Contact the Louisiana Department of Insurance Division of Insurance Fraud at (225) 342-4956 or the consumer hotline at 1-800-259-5300. Have the date, location, and any vehicle or policy details ready.

2

File Online Through the NAIC

Submit a report through the NAIC Public Online Fraud Reporting System at ofrs.naic.org, which routes consumer tips to the right state agency.

3

Know You Are Protected

Louisiana statutes La. R.S. 22:1928 and La. R.S. 40:1425 grant immunity from civil suit for anyone who reports suspected fraud in good faith, so a mistaken-but-honest tip cannot be used against you.

If you were involved in the crash that drew up your premium, document everything. Photograph damage, collect the names of every passenger in the other vehicle, and request a copy of the police report. Adjusters rely on those details to spot inconsistencies between what happened and what later gets claimed.

Looking Ahead

The four New Iberia suspects now move through the Iberia Parish court system, where a felony auto fraud conviction in Louisiana can carry prison time and restitution. State Police have signaled that their Insurance Fraud / Auto Theft Unit will keep pursuing referrals like the one that opened this case.
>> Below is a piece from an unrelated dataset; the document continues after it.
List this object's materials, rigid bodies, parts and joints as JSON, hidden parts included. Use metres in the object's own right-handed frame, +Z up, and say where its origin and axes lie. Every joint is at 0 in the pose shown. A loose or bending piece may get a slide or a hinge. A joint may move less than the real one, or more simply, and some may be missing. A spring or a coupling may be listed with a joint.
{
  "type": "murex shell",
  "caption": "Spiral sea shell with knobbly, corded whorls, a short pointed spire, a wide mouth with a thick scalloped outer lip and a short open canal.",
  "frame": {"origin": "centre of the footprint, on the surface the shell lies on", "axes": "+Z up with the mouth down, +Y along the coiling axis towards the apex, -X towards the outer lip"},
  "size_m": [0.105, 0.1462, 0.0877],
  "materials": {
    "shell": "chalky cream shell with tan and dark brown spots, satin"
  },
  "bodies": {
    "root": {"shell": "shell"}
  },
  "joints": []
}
For the broader market, the trend to watch is whether 2025's reform laws and the steady stream of fraud convictions keep premiums falling into 2027. Louisiana drivers paid a 15% smaller full-coverage bill in 2025 than in 2024, and continued enforcement against staged-crash rings is one of the few levers that can keep that number moving the right way.
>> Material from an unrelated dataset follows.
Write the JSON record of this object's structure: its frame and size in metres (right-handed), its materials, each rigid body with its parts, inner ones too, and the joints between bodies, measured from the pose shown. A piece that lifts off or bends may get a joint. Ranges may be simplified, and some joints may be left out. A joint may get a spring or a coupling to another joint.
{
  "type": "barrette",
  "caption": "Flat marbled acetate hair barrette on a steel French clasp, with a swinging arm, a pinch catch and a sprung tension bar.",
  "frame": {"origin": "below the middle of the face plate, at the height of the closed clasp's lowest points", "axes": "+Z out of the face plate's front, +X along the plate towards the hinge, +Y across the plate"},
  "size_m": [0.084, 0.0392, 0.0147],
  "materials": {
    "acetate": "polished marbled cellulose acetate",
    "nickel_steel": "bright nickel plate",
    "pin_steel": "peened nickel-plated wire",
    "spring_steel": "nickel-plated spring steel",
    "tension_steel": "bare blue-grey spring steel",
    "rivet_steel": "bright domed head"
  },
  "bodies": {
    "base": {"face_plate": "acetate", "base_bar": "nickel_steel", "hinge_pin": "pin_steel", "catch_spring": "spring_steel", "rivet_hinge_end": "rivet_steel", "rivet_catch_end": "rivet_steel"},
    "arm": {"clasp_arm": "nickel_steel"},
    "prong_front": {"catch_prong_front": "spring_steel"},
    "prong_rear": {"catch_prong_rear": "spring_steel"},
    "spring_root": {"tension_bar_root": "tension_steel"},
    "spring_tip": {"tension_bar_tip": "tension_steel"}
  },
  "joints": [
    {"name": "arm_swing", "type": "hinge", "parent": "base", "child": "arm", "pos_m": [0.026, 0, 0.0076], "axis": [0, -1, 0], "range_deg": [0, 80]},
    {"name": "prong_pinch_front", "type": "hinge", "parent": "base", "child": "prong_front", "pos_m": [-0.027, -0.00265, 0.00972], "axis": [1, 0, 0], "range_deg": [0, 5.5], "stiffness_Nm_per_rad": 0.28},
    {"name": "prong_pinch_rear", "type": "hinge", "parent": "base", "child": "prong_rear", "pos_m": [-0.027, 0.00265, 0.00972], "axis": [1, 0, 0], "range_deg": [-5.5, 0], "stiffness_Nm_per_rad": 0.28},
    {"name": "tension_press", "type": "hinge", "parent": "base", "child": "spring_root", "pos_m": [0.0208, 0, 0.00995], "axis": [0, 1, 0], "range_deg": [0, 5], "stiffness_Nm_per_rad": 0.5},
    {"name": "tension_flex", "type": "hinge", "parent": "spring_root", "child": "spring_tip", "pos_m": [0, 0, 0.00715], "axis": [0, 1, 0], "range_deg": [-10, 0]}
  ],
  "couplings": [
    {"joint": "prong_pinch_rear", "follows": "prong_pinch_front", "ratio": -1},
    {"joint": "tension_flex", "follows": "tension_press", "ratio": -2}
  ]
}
Frequently Asked Questions

Who was arrested in the Iberia Parish insurance fraud case?

Louisiana State Police arrested four New Iberia residents: Rayshonte Oppenheimer, 29, Briannie Butler, 32, Passion Keal, 24, and Quandalyn Bernard, 33. Each faces a felony charge of Automobile Insurance Fraud tied to claims filed after a 2025 garbage truck crash.
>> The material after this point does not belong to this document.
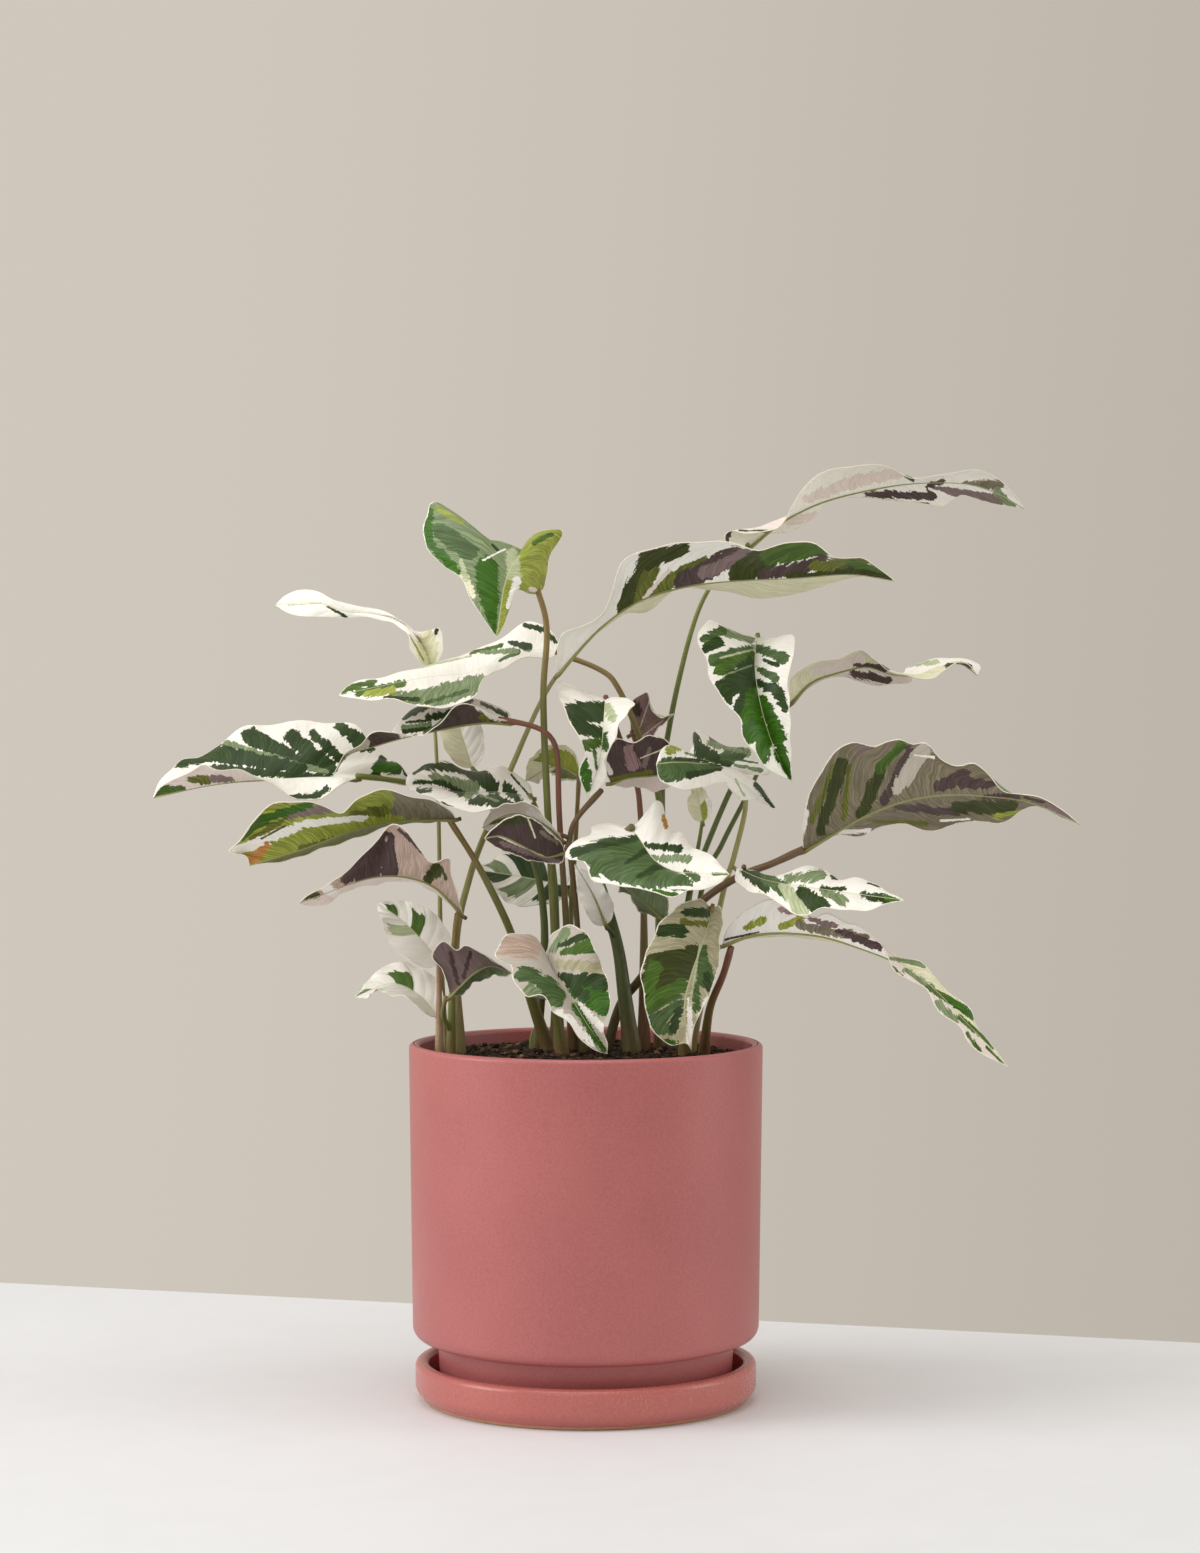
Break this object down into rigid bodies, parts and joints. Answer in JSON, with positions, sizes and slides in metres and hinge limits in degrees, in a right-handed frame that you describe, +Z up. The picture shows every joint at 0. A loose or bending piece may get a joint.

How does insurance fraud affect what I pay in Louisiana?

Insurers recover fraudulent payouts by raising rates across all policyholders. The Coalition Against Insurance Fraud estimates fraud adds about $900 a year to the average premium nationwide, and Louisiana rates already run roughly 31% above the national average according to the NAIC.

How do I report suspected auto insurance fraud in Louisiana?

Call the Louisiana Department of Insurance Division of Insurance Fraud at (225) 342-4956 or the consumer hotline at 1-800-259-5300, or file online through the NAIC Public Online Fraud Reporting System at ofrs.naic.org.

Can I be sued for reporting insurance fraud if I turn out to be wrong?

No, as long as the report is made in good faith. Louisiana statutes La. R.S. 22:1928 and La. R.S. 40:1425 provide immunity from civil lawsuits for people who report suspected insurance fraud honestly, even if the suspicion is later unproven.

Are Louisiana car insurance rates going up or down in 2026?

They are trending down. Insurify reports that Louisiana full-coverage premiums fell 15% from 2024 to 2025, beating the national 6% drop, helped by fewer crashes, less litigation, and 2025 insurance-reform laws. Rates remain among the highest in the country, however.